The devil made me eat it
“Call it the McVictim syndrome,” wrote David Gratzer in a Los Angeles Times editorial last week. “Too many pundits, public health experts and politicians are working overtime to find scapegoats for America’s obesity epidemic.”
Between blaming food manufacturers to urban sprawl to the pollutants in the air, Americans are willing to point the finger at anyone but themselves. Says Gratzer: “How long before we’re told that the devil made us eat it?”
He continues: “The McVictim syndrome spins a convenient—and unhealthy—narrative on America’s emerging preventable disease crisis. McVictimization teaches Americans to think that obesity is someone else’s fault—and therefore, someone else’s problem to solve.”

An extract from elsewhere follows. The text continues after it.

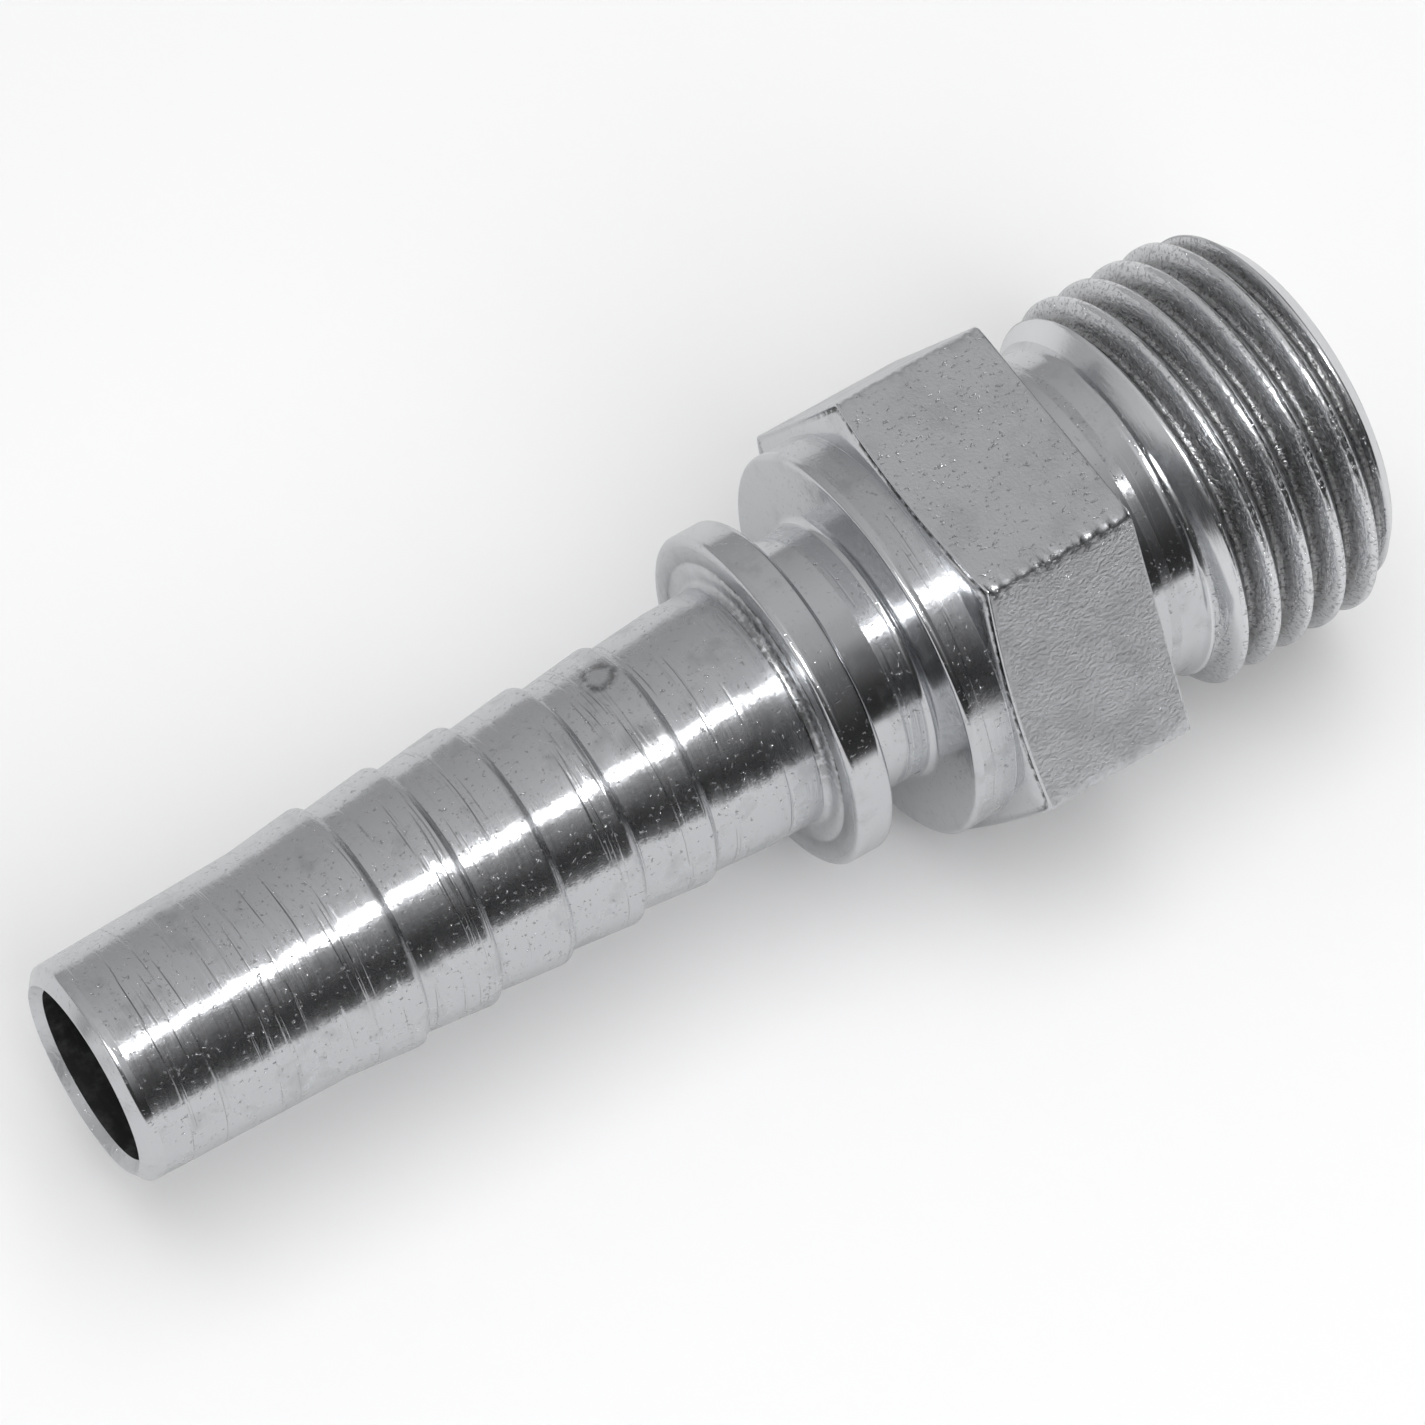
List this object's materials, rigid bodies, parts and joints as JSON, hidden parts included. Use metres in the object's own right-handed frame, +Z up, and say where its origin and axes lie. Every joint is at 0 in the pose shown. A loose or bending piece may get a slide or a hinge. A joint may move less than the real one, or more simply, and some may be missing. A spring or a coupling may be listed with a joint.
{
  "type": "straight male hose fitting",
  "caption": "One-piece straight hose fitting with a ridged hose tail, ferrule collar and neck, hexagon and metric male thread.",
  "frame": {"origin": "on the supporting surface under the middle of the fitting's length", "axes": "+X along the axis from the hose tail to the male thread, +Z up, with one flat of the hexagon facing down"},
  "size_m": [0.0534, 0.0196, 0.017],
  "materials": {
    "plated_steel": "bright zinc plate over turned and drawn steel"
  },
  "bodies": {
    "root": {"fitting_body": "plated_steel"}
  },
  "joints": []
}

The truth is, as Gratzer candidly puts it, in most cases, obesity is entirely preventable. He writes,
The McVictim syndrome is far too prevalent, which promotes the notion that regulations and laws are the primary solution to the problem. But governments can’t micromanage your waistline for you. Even if governments could magically walk you to work, ban food advertising, regulate sugar out of food and suck those fat particles out of the air, in a free society you would still have the power to drive to the nearest restaurant, shake your salt shaker and order a second piece of pie.
The simple reason obesity rates in America have doubled over the last half century is because of a huge surge in our calorie intake. Overeating is the primary cause of the epidemic and its corresponding list of obesity-related illnesses, which now devours almost 10 percent of all U.S. health care spending.
Gratzer also believes the epidemic poses a threat to our national security. In 2009, for example, 48,000 military recruits flunked their basic physical exams because of excessive weight.
“The only proven way to reduce weight problems for good, and in the process improve our health, is to recognize that there is something wrong with our diets and lifestyles and to make healthful changes,” the Trumpetwrote in 2002. Simply finding new ways to lose weight won’t solve the obesity problem—it is merely one of many effects of an unhealthy lifestyle.